Religion. The word has a different meaning for anyone you ask, even those who ascribe to the same faith or sect. It is a very personal thing that links many communities as well as entire nations and regions. As a neutral concept, it often falls on different sides of the good/evil equation based almost solely on the expression and participation of it’s very human members. The difference in meaning comes from a difference in interpretation. As one of the foundational underpinnings of society and history, it is a living concept that takes on a life of its own beyond that of the component parts.
All of that being said, many who find themselves dissatisfied with religion are turning more towards a neutral and very personal spirituality. These new spiritualists have a connection with the Divine similar in nature to the tribal mindset where each pathway was accepted as valid. This is not a new idea, universalism (small u) in one form or another has been in existence for millennia. Acceptance of a polytheist model arose out of the early tribal forms of universalism as local divinities were added to the roster or family of regional gods.

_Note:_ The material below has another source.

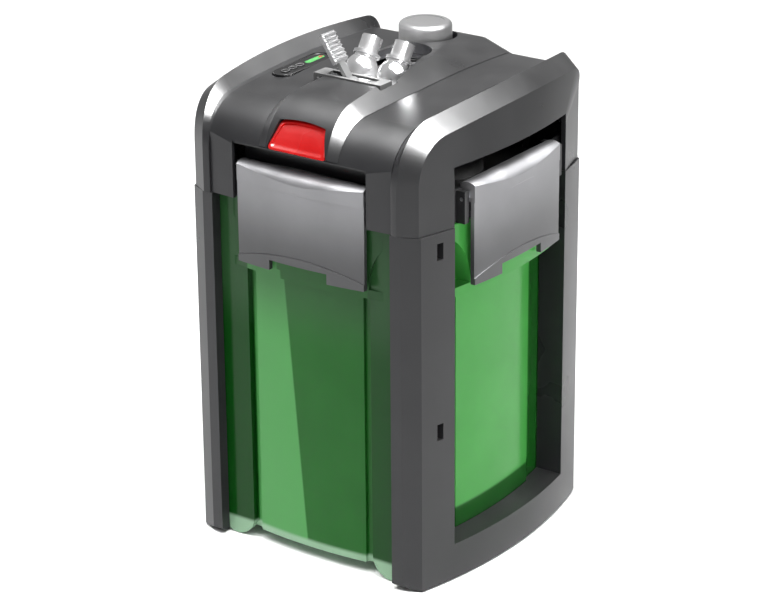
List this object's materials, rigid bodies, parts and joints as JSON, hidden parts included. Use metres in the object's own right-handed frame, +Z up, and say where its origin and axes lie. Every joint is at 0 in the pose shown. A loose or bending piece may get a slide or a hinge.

In the United States and many developed countries, this universalism is not only accepted legally the Rule of Law protects it. The freedom of religion in the US is now and has been a very contentious right. Does this mean I have the freedom to practice whatever religion I choose, even if considered made up by others? Do I have the freedom FROM religion as espoused in combination with the Separation of Church and State? More importantly to some, who will enforce this freedom.
We have hit a moment in America, one of the zeitgeists that will define how the future rolls out. We have struggled long and hard with the idea that ANY religion is valid, even those that fly in the face of our long held Protestant ethics. Wiccan, Buddhist, Humanism, etc. have all had a very rough set of birthing pains in America, such that now there are defined conflicts between the various sects and religions even as the set of freedoms grows.
At issue though is less WHAT religion is valid but more of WHO can have a religion. Recent court cases that have gone through the American Supreme Court have started a significant debate regarding corporate rights. With the advent of Citizens United years ago, political rights were given over to conglomerate entities (i.e. businesses). Now, some say, religious rights have been given to these self-same conglomerate entities. Doomsday theorists ask where it will stop, citing dystopian literature that points to businesses not only as autonomous nations but also as national citizens.
Religion, much like government, can be a force of good when used as such. It is unfortunate that it is so often used as a force of oppression or division. While the religious or spiritual by no means have the corner of ethical behavior, it is hoped that the universal ethics of community, harmony, and peace will once again win out.